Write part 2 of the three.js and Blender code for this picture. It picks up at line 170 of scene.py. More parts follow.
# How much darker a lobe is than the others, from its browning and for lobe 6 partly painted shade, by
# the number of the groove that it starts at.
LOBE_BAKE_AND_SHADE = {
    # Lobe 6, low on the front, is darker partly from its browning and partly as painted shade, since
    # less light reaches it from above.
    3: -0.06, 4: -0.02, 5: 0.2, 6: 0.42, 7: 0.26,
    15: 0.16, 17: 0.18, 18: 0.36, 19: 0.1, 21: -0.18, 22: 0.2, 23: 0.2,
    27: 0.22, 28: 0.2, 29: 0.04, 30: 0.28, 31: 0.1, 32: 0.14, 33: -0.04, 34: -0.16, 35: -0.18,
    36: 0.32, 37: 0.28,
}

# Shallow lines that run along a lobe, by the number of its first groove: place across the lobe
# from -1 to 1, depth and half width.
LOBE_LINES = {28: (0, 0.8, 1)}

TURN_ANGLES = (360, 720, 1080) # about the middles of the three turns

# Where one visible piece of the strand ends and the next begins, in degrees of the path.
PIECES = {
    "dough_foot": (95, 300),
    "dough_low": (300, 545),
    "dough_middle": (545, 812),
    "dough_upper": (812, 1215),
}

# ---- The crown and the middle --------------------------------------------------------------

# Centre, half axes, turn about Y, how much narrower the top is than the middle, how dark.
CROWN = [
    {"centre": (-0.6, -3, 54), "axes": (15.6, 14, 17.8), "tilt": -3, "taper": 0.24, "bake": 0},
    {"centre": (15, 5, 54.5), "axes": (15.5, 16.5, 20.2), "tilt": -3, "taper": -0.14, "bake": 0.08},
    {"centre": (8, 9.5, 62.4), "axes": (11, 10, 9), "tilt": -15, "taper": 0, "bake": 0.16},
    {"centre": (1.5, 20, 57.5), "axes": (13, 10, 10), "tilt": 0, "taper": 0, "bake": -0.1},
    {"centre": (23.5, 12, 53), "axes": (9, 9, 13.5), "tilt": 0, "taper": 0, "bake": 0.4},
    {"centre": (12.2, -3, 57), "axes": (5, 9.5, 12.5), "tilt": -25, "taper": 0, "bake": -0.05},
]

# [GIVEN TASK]
Give back all the data exactly as written.

# [REPLY]
Write part 2 of the three.js and Blender code for this picture. It picks up at line 170 of scene.py. More parts follow.
# How much darker a lobe is than the others, from its browning and for lobe 6 partly painted shade, by
# the number of the groove that it starts at.
LOBE_BAKE_AND_SHADE = {
    # Lobe 6, low on the front, is darker partly from its browning and partly as painted shade, since
    # less light reaches it from above.
    3: -0.06, 4: -0.02, 5: 0.2, 6: 0.42, 7: 0.26,
    15: 0.16, 17: 0.18, 18: 0.36, 19: 0.1, 21: -0.18, 22: 0.2, 23: 0.2,
    27: 0.22, 28: 0.2, 29: 0.04, 30: 0.28, 31: 0.1, 32: 0.14, 33: -0.04, 34: -0.16, 35: -0.18,
    36: 0.32, 37: 0.28,
}

# Shallow lines that run along a lobe, by the number of its first groove: place across the lobe
# from -1 to 1, depth and half width.
LOBE_LINES = {28: (0, 0.8, 1)}

TURN_ANGLES = (360, 720, 1080) # about the middles of the three turns

# Where one visible piece of the strand ends and the next begins, in degrees of the path.
PIECES = {
    "dough_foot": (95, 300),
    "dough_low": (300, 545),
    "dough_middle": (545, 812),
    "dough_upper": (812, 1215),
}

# ---- The crown and the middle --------------------------------------------------------------

# Centre, half axes, turn about Y, how much narrower the top is than the middle, how dark.
CROWN = [
    {"centre": (-0.6, -3, 54), "axes": (15.6, 14, 17.8), "tilt": -3, "taper": 0.24, "bake": 0},
    {"centre": (15, 5, 54.5), "axes": (15.5, 16.5, 20.2), "tilt": -3, "taper": -0.14, "bake": 0.08},
    {"centre": (8, 9.5, 62.4), "axes": (11, 10, 9), "tilt": -15, "taper": 0, "bake": 0.16},
    {"centre": (1.5, 20, 57.5), "axes": (13, 10, 10), "tilt": 0, "taper": 0, "bake": -0.1},
    {"centre": (23.5, 12, 53), "axes": (9, 9, 13.5), "tilt": 0, "taper": 0, "bake": 0.4},
    {"centre": (12.2, -3, 57), "axes": (5, 9.5, 12.5), "tilt": -25, "taper": 0, "bake": -0.05},
]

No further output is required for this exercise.